No, certainly not demented.
History is the most political of subjects, the very material of political rhetoric. The Greeks and Romans invented the writing of history as we know it, and understood its uses. One of them was the making of the national myth, and the pioneer was Titus Livius.
Our academics are the opposite of Titus Livius, they are committed to the anti-national myth.
The people of Oklahoma are right to be suspicious.
Several of the early state constitutions contained bills of rights in their Preambles. The VA Declaration of Rights of 1776 reminded all that, "no free government or the blessings of liberty, can be preserved to any people but by a firm adherence to justice, moderation, temperance, frugality, and virtue, and by frequent recurrence to fundamental principles."

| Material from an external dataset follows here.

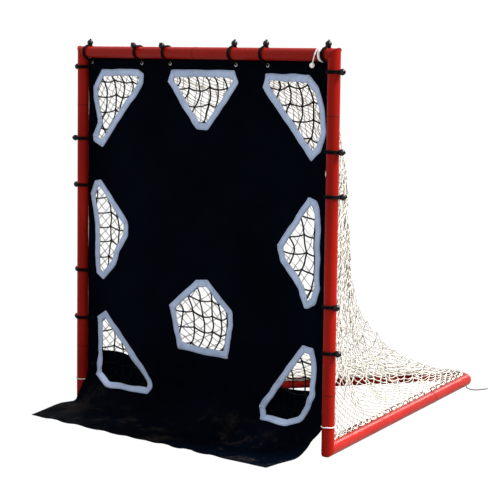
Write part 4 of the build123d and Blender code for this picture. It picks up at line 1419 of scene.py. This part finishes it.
def bungee(name, row, centre, first, second, axis, eye, ball_angle, seed):
    """A ball bungee round a tube: two strands, the loop at the ball's neck, and the ball.

    The first one of a row stands for the CAD nodes of the whole row.
    """

    def place(flat, shift):
        return centre + np.outer(flat[:, 0], first) + np.outer(flat[:, 1], second) + np.outer(shift, axis)

    random = np.random.default_rng(seed)
    wrap_r = TUBE_R + STRAND_GAP + STRAND_R
    line = belt(wrap_r, BAND_EYE_R, eye)
    angle = np.arctan2(line[:, 1], line[:, 0])
    turn = radians(ball_angle)
    off_ball = np.abs((angle - turn + pi) % tau - pi)
    eye_near = np.exp(-((line - np.array(eye)) ** 2).sum(1) / 0.016**2)
    neck = np.exp(-((off_ball / 0.38) ** 2))
    thick = STRAND_R - (STRAND_R - STRAND_EYE_R) * eye_near
    lean = random.uniform(-0.0015, 0.0015)
    shape = Shape()
    outward = unit(line)
    for side in (-1, 1):
        spread = side * (1.08 * thick + 0.0006 * neck) + lean * np.sin(angle)
        lifted = line + outward * (0.0008 * neck[:, None])
        shape.cords([place(lifted, spread)], thick[None], 8, closed=True)
    out = np.array([cos(turn), sin(turn)])
    lateral = np.array([-sin(turn), cos(turn)])
    circle = np.arange(20) * tau / 20
    neck_r = TUBE_R + 2.4 * STRAND_R
    loop = out * neck_r + np.outer(np.cos(circle) * 0.0095, lateral)
    shape.cords([place(loop, np.sin(circle) * 0.0090)], STRAND_R, 8, closed=True)
    tip = out * (TUBE_R + BALL_SEAT + BALL_R)
    knot = place(np.array([tip]), np.array([0.0]))
    shape.balls(knot, 0.0050, 2, (1.2, 1.0, 0.8), seed=seed)
    cord_nodes = [f"bungee_cords_{row}"] if row else []
    shape.piece(f"bungee_cord_{name}", FINISHES["bungee_elastic"], "bungee_elastic", cord_nodes)
    ball = Shape()
    seat = out * (TUBE_R + BALL_SEAT)
    heart = place(np.array([seat]), np.array([0.0]))[0]
    ball_skin(ball, heart, first * out[0] + second * out[1])
    ball_nodes = [f"bungee_balls_{row}"] if row else []
    ball.piece(f"bungee_ball_{name}", FINISHES["bungee_ball"], "bungee_ball", ball_nodes)


def ball_skin(shape, centre, pole, radius=BALL_R):
    """A moulded ball: a parting line round it and a countersunk hole at its top."""
    pole = unit(np.asarray(pole, float))
    seed = np.array([0, 0, 1.0]) if abs(pole[2]) < 0.9 else np.array([1.0, 0, 0])
    east = unit(np.cross(pole, seed))
    north = np.cross(pole, east)
    latitude = np.radians([78, 72, 66, 54, 40, 26, 12, 3, 0, -3, -12, -26, -40, -54, -66, -72, -78])
    size = radius * np.array([1.0 if abs(a) > 0.01 else 1.022 for a in latitude])
    out, up = size * np.cos(latitude), size * np.sin(latitude)
    out = np.concatenate([[0.0016], [0.0022], out, [0.0022], [0.0016]])
    up = np.concatenate([[0.80 * radius], [0.90 * radius], up, [-0.90 * radius], [-0.80 * radius]])
    angle = np.arange(28) * tau / 28
    around = np.outer(np.cos(angle), east) + np.outer(np.sin(angle), north)
    points = centre + around[:, None] * out[None, :, None] + pole * up[None, :, None]
    shape.grid(points, closed_rows=True)
    first = shape.count - points.shape[0] * points.shape[1]
    rows, columns = points.shape[:2]
    shape.faces.append([first + i * columns for i in range(rows)])
    shape.faces.append([first + i * columns + columns - 1 for i in range(rows)][::-1])


def make_bungees():
    """The sixteen black ball bungees."""
    x, y, z = np.eye(3)
    eye = (TOP_EYELET_Z + BAND_EYE_R - BAR_Z, -SHEET_Y)
    for i, (place, tilt) in enumerate(zip(TOP_BUNGEE_X, TOP_BALL_TILTS)):
        row = None if i else "top"
        bungee(f"top_{i + 1}", row, np.array([place, 0, BAR_Z]), z, -y, x, eye, tilt, 150 + i)
    eye = (SIDE_EYELET_X + BAND_EYE_R - POST_X, SHEET_Y)
    for word, side in (("left", -1), ("right", 1)):
        for i, (height, turn) in enumerate(zip(SIDE_BUNGEE_Z[side], SIDE_BALL_ANGLES[side])):
            row = None if i else word
            centre = np.array([side * POST_X, 0, height])
            bungee(f"{word}_{i + 1}", row, centre, side * x, y, z, eye, turn, 160 + i + 5 * side)


def tie(shape, origin, axis, towards_rope):
    """One turn of white cord round a tube and the front rope beside it."""
    towards = unit(np.asarray(towards_rope, float))
    across = np.cross(axis, towards)
    reach = TIE_GAP + TIE_CORD_R
    flat = belt(TUBE_R + reach, FRONT_ROPE_R + reach, (FRONT_ROPE_REACH, 0))
    points = origin + np.outer(flat[:, 0], towards) + np.outer(flat[:, 1], across)
    points = points + np.outer(0.0006 * np.sin(np.arange(len(points)) * 0.4), axis)
    shape.cords([points], TIE_CORD_R, 8, closed=True)
    knot = origin + towards * (FRONT_ROPE_REACH + 0.006)
    shape.balls([knot], TIE_CORD_R * 1.7, 2, (1.2, 0.9, 1.0), seed=5)


def make_ties():
    """The white ties at the crossbar's ends and round the posts' feet."""
    x, _, z = np.eye(3)
    triple = Shape()
    for place in TOP_RIGHT_TIE_X:
        tie(triple, np.array([place, 0, BAR_Z]), x, (0, 1, -1))
    triple.piece("white_tie_triple", FINISHES["white_cord"], "white_cord", ["triple_tie"])
    single = Shape()
    tie(single, np.array([TOP_LEFT_TIE_X, 0, BAR_Z]), x, (0, 1, -1))
    for side in (-1, 1):
        tie(single, np.array([side * POST_X, 0, POST_TIE_Z[side]]), z, (-side, 1, 0))
    single.piece("white_ties_single", FINISHES["white_cord"], "white_cord", ["single_ties"])


# --- Loose cords -------------------------------------------------------------


def loose_cord(name, route, radius, material, node):
    """A free cord on one smooth curve with the route's points as its controls."""
    data = bpy.data.curves.new(name, "CURVE")
    data.dimensions = "3D"
    data.bevel_depth = radius
    data.bevel_resolution = 5
    data.use_fill_caps = True
    spline = data.splines.new("NURBS")
    spline.points.add(len(route) - 1)
    for point, (x, y, z) in zip(spline.points, route):
        point.co = (x, y + GOAL_LINE, z, 1)
    spline.order_u = 3
    spline.use_endpoint_u = True
    spline.resolution_u = 16
    data.materials.append(material)
    piece = bpy.data.objects.new(name, data)
    bpy.context.scene.collection.objects.link(piece)
    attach(piece, "frame")
    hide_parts(node)
    return piece


def make_loose_cords():
    """The white cord with its ball, and the dark tail by the apex."""
    end = np.array(WHITE_CORD_ROUTE[-1])
    heading = unit(end - np.array(WHITE_CORD_ROUTE[-2]))
    ball = Shape()
    ball_skin(ball, end + heading * WHITE_BALL_R, heading, WHITE_BALL_R)
    ball = ball.piece("white_ball_moulded", FINISHES["white_ball"], "white_ball", ["white_ball"])
    cord = loose_cord(
        "white_cord_loose", WHITE_CORD_ROUTE, WHITE_CORD_R, FINISHES["white_cord"], "white_cord"
    )
    tail = loose_cord(
        "tail_cord_loose", TAIL_CORD_ROUTE, TAIL_CORD_R, FINISHES["tail_cord"], "tail_cord"
    )


# --- The whole scene ---------------------------------------------------------


make_camera()
make_loose_cords()
make_floor()
make_light()
dress_cad_nodes()
seam_lines()
welds()
net_points = make_net()
lashings(net_points)
make_ropes()
gathered_edge()
sheet_pieces = []
for cut_out in CUT_OUTS:
    sheet_pieces += make_border(cut_out)
    make_pocket(cut_out)
sheet_pieces += [*make_eyelets(), make_seam()]
make_sheet()
make_bungees()
make_ties()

Remind kids and adults alike of the maxims in free government, the proper and just ends of civil government, and rampant progressivism is rendered impossible. For all the Leftist blather about "rights," they manage to avoid educating the young on our Bill of Rights. To do so would contradict their social justice diktats.
So, rather than attempt to combat and refute fundamental Jeffersonian/Lockean principles, which even Van Jones might find difficult, the Left carefully lumps timeless maxims of freedom into the trashbin of simplistic exceptionalism, and white pride, which "reasonable people agree" (an Obama term) are only worth our derision. QED.